Iranian Artist Sentenced to 74 Lashes for Performing Without a Hijab
Iranian singer Parastoo Ahmadi was sentenced by an Iranian court to seventy-four lashes, and she and her band will be barred from performing or leaving the country for two years after she performed Iranian folk songs while wearing a black dress and no hijab. The crackdown on her personal and artistic freedoms comes amid ongoing ceasefire negotiations and signals continuity in the cultural policies implemented by Ayatollah Ali Khamenei’s government.
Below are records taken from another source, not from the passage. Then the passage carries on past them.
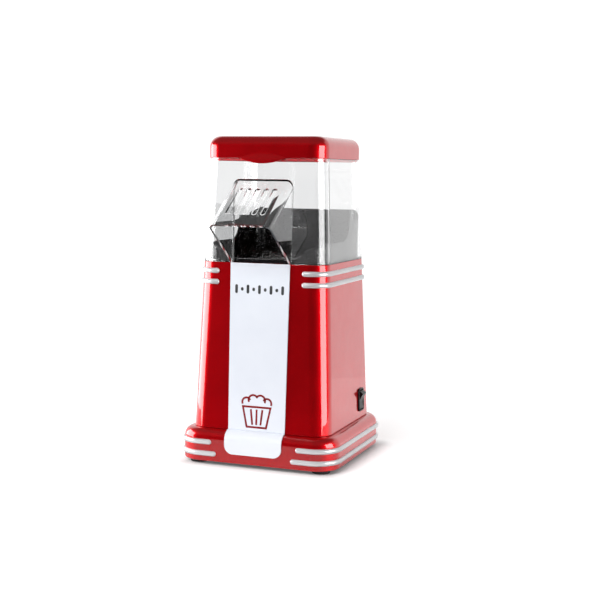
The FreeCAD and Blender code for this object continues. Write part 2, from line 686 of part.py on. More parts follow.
# ---- motor and fan ----
def make_motor_mount():
    top = DUCT_BOTTOM_Z
    z0 = top - MOUNT_THICK
    parts = [ring(MOUNT_RING_R[1], MOUNT_RING_R[0], z0, top), rod(16.0, z0, top)]
    for angle in EAR_ANGLES:
        arm = box(10, MOUNT_RING_R[0] + 2, -4, 4, z0, top)
        ear = rod(4.5, z0, top, EAR_X, 0).fuse(box(MOUNT_RING_R[1] - 2, EAR_X, -4.5, 4.5, z0, top))
        parts += [turned(arm, angle), turned(ear, angle)]
    mount = fuse_all(parts)
    mount = mount.cut(rod(4.0, z0 - 1, top + 1))
    holes = [turned(rod(FOOT_SCREW_BORE_R, z0 - 1, top + 1, EAR_X, 0), a) for a in EAR_ANGLES]
    holes += [rod(1.6, z0 - 1, top + 1, x, 0) for x in (-8.0, 8.0)]
    return mount.cut(Part.makeCompound(holes))


def make_mount_screws():
    z0 = DUCT_BOTTOM_Z - MOUNT_THICK
    one = screw(EAR_X, 0, z0, DUCT_BOTTOM_Z + 6)
    return Part.makeCompound([turned(one, a) for a in EAR_ANGLES])


def make_motor_can():
    z0, z1 = MOTOR_Z
    can = rod(MOTOR_R, z0 + 2.5, z1).cut(rod(MOTOR_R - 1.2, z0 + 2.5, z1 - 1.2))
    boss = rod(3.4, z1 - 3.5, z1 + 2.0)
    can = can.fuse(boss).cut(rod(SHAFT_R + SHAFT_GAP, z0, z1 + 5))
    for x in (-8.0, 8.0):
        can = can.cut(rod(1.25, z1 - 3, z1 + 1, x, 0))
    return can.removeSplitter()


def make_motor_end_cap():
    z0 = MOTOR_Z[0]
    cap = rod(MOTOR_R, z0, z0 + 2.5).fuse(rod(4.0, z0 - 2.0, z0 + 3.5))
    cap = cap.cut(rod(SHAFT_R + SHAFT_GAP, z0 - 0.8, z0 + 10))
    tabs = [box(x - 1.4, x + 1.4, -10.3, -9.7, z0 - 4.0, z0 + 1) for x in (-5.0, 5.0)]
    return fuse_all([cap] + tabs)


def make_motor_magnets():
    z0, z1 = MOTOR_Z
    sleeve = ring(MOTOR_R - 1.2, 11.0, z0 + 7, z1 - 5)
    gap = box(-20, 20, -5, 5, 0, 100)
    return sleeve.cut(gap)


def make_motor_rotor():
    z0, z1 = MOTOR_Z
    core = rod(10.2, z0 + 9, z1 - 7)
    slot = box(6.0, 12.0, -1.2, 1.2, 0, 100).fuse(rod(2.6, 0, 100, 6.5, 0))
    core = core.cut(Part.makeCompound([turned(slot, a) for a in (0, 120, 240)]))
    commutator = rod(3.0, z0 + 4.5, z0 + 9.5)
    return core.fuse(commutator).cut(rod(SHAFT_R, 0, 100)).removeSplitter()


def make_motor_shaft():
    return rod(SHAFT_R, MOTOR_Z[0], FAN_Z[1] - 0.5)


def make_motor_screws():
    top = DUCT_BOTTOM_Z
    screws = []
    for x in (-8.0, 8.0):
        head = rod(2.4, top, top + 1.4, x, 0)
        shaft = rod(1.25, MOTOR_Z[1] - 1.2, top, x, 0)
        slot = box(x - 1.6, x + 1.6, -0.3, 0.3, top + 0.8, top + 2)
        screws.append(head.fuse(shaft).cut(slot).removeSplitter())
    return Part.makeCompound(screws)


def make_fan_impeller():
    z0, z1 = FAN_Z
    hub = rod(10.0, z0, z1)
    hub = hub.makeFillet(2.0, edges_at(hub, z1))
    height = z1 - z0
    blade = box(8.0, FAN_R + 5, -1.0, 1.0, -height, height)
    blade = moved(turned(blade, 38, V(1, 0, 0)), V(0, 0, (z0 + z1) / 2))
    blade = blade.common(rod(FAN_R, z0, z1 - 1.0))
    blades = [turned(blade, i * 360 / FAN_BLADES) for i in range(FAN_BLADES)]
    return fuse_all([hub] + blades).cut(rod(SHAFT_R, z0 - 1, z1 - 0.5))


# ---- electrical pieces ----
def make_rectifier_board():
    board = box(-66, -40, 18, 48, 12.0, 13.6)
    for x, y in BOARD_STANDS:
        board = board.cut(rod(1.6, 11, 15, x, y))
    return board


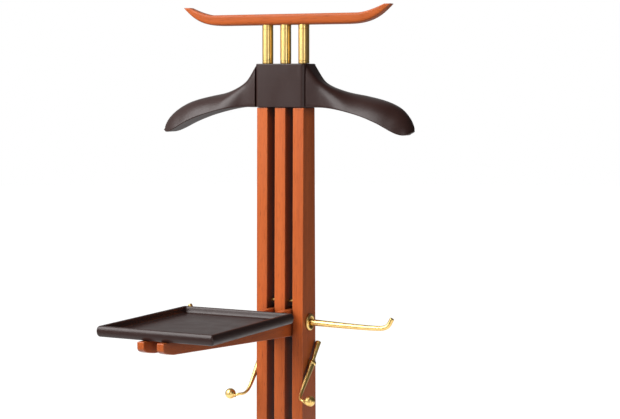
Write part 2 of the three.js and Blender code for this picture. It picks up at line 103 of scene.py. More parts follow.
class Along(Enum):
    """The axis that a grain, a bar or a row of polishing lines follows."""

    X = 0
    Y = 1
    Z = 2

    @property
    def unit(self) -> Vector:
        """The unit vector of the axis."""
        return Vector([1.0 if i == self.value else 0.0 for i in range(3)])


class Joint(Enum):
    """How two shapes are made one."""

    WELD = "UNION"
    CUT = "DIFFERENCE"


# ------------------------------------------------------------------------------ curves


def mix(start: float, end: float, share: float) -> float:
    """Returns the value at a share of the way from start to end."""
    return start + (end - start) * share


def ease(value: float, low: float, high: float) -> float:
    """Returns 0 below low, 1 above high, and a smooth step between them."""
    share = min(1.0, max(0.0, (value - low) / (high - low)))
    return share * share * (3 - 2 * share)


def signed_power(value: float, power: float) -> float:
    """Returns the power of a value's size, with the value's sign."""
    return math.copysign(abs(value) ** power, value)


def evenly(points: Sequence[Vector], count: int) -> list[Vector]:
    """Spaces points evenly along a line.

    Args:
        points: the line's corners, close together
        count: how many points to return

    Returns:
        points that lie on the line, the same distance apart
    """
    reach = [0.0]
    for start, end in zip(points, points[1:]):
        reach.append(reach[-1] + (end - start).length)
    spaced, leg = [], 0
    for step in range(count):
        target = reach[-1] * step / (count - 1)
        while leg < len(points) - 2 and reach[leg + 1] < target:
            leg += 1
        share = (target - reach[leg]) / max(reach[leg + 1] - reach[leg], 1e-9)
        spaced.append(points[leg].lerp(points[leg + 1], min(1.0, share)))
    return spaced


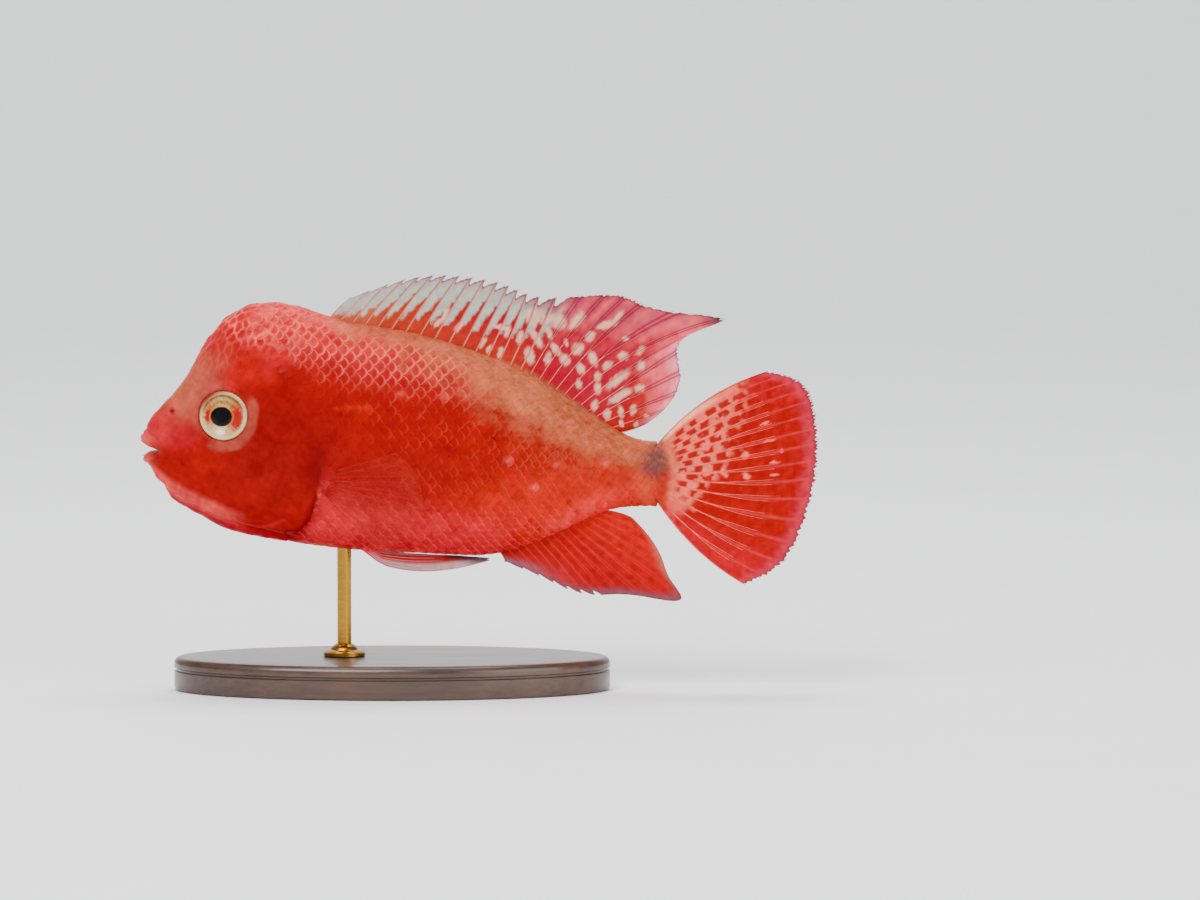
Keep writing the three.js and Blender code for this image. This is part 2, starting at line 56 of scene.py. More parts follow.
# Sections of the flesh: back x, z, belly x, z, half width, waist share, roundness of back and belly
SECTIONS = [
    [-80.8, 58.3, -80.8, 57.6, 1.0, 0.50, 2.0, 2.0],
    [-80.4, 60.3, -80.0, 55.6, 2.9, 0.50, 2.2, 2.2],
    [-78.6, 64.4, -77.4, 51.5, 4.6, 0.48, 2.2, 2.2],
    [-75.0, 68.7, -73.8, 46.5, 6.3, 0.46, 2.1, 2.2],
    [-70.9, 73.4, -69.8, 43.7, 7.9, 0.45, 2.1, 2.2],
    [-67.3, 79.1, -65.5, 41.4, 9.2, 0.45, 2.1, 2.2],
    [-63.6, 85.1, -61.0, 38.9, 10.3, 0.46, 2.3, 2.1],
    [-58.8, 90.0, -55.6, 37.3, 11.2, 0.46, 2.4, 2.0],
    [-51.9, 92.3, -48.6, 36.0, 12.1, 0.47, 2.4, 2.0],
    [-42.9, 91.2, -40.5, 34.8, 12.6, 0.48, 2.2, 2.1],
    [-32.1, 88.1, -31.0, 33.7, 12.5, 0.50, 2.0, 2.2],
    [-19.0, 85.7, -19.0, 33.0, 12.0, 0.51, 1.9, 2.2],
    [-6.0, 82.4, -7.1, 32.4, 11.0, 0.51, 1.9, 2.1],
    [8.3, 76.9, 4.8, 32.8, 9.3, 0.51, 1.9, 2.0],
    [21.4, 69.6, 17.9, 37.4, 7.1, 0.51, 1.9, 1.9],
    [31.6, 62.6, 29.3, 42.6, 5.0, 0.51, 1.9, 1.9],
    [37.9, 59.7, 37.6, 43.9, 3.5, 0.51, 2.0, 2.0],
    [42.0, 59.2, 42.2, 43.9, 2.0, 0.51, 2.0, 2.0],
]
LAST = len(SECTIONS) - 1
HUMP_SWELL = {"start": 4.0, "end": 10.0, "amount": 0.16, "level": 0.80, "spread": 0.16}

# Fins: root line, tips keyed by ray number, and the angle at which a ray leaves the root
DORSAL = {
    "spines": 16, "rays": 28,
    "root": [[0, -35.6, 88.9], [5, -21, 86], [10, -4, 81.8], [15, 9.6, 76.2], [21, 22, 69.2],
             [27, 33.9, 61.4]],
    "tips": [[0, -30.5, 93.7], [3, -17.6, 98.0], [7, -4.8, 98.8], [11, 6.9, 96.4], [15, 18.3, 93.7],
             [18, 34.8, 93.9], [20, 46.9, 90.2], [21, 58.2, 88.5], [22, 51.0, 85.3], [24, 47.9, 75.8],
             [26, 43.6, 66.6], [27, 39.4, 63.4]],
    "root_angle": [[0, 52], [8, 62], [15, 62], [21, 46], [27, 12]],
}
ANAL = {
    "spines": 7, "rays": 16,
    "root": [[0, 5.0, 32.9], [8, 18.8, 37.9], [15, 30.0, 42.9]],
    "tips": [[0, 5.9, 30.4], [2, 14.0, 27.2], [4, 20.9, 24.0], [6, 27.4, 22.6], [9, 38.6, 22.2],
             [11, 48.0, 22.1], [12, 45.2, 26.6], [13, 43.4, 31.2], [14, 40.6, 36.2], [15, 36.4, 41.0]],
    "root_angle": [[0, -42], [6, -46], [11, -34], [15, -4]],
}
CAUDAL = {
    "spines": 0, "rays": 16,
    "root": [[0, 42.6, 59.0], [8, 43.8, 51.5], [15, 42.8, 44.1]],
    "tips": [[0, 68.6, 76.0], [2, 76.0, 73.9], [5, 80.0, 66.0], [8, 80.6, 55.0], [11, 77.6, 40.4],
             [13, 72.2, 30.2], [15, 63.1, 25.1]],
    "root_angle": [[0, 52], [8, 0], [15, -58]],
}
PECTORAL = {"spines": 0, "rays": 11, "x": -35.6, "top": 52.6, "bottom": 46.6, "length": 25.0,
            "fan": (16, -42), "flare": 24}
PELVIC = {"spines": 0, "rays": 6, "x": -28.2, "y": 2.6, "length": 30.5, "spread": 5.4}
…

To Celebrate 50 Years of Democracy, Barcelona Gets Doused in Poetry
Chilean artist collective Casagrande celebrated fifty years since the end of Spain’s dictatorship by dropping 100,000 poems about freedom from a helicopter over the Barcelona Cathedral.
Opportunities
The City of Cambridge Is Soliciting Proposals
The Cambridge Community Preservation Act Committee is soliciting project proposals from organizations seeking Community Preservation Act funds. These funds can be used for affordable housing, open space, historic restoration projects, and recreation.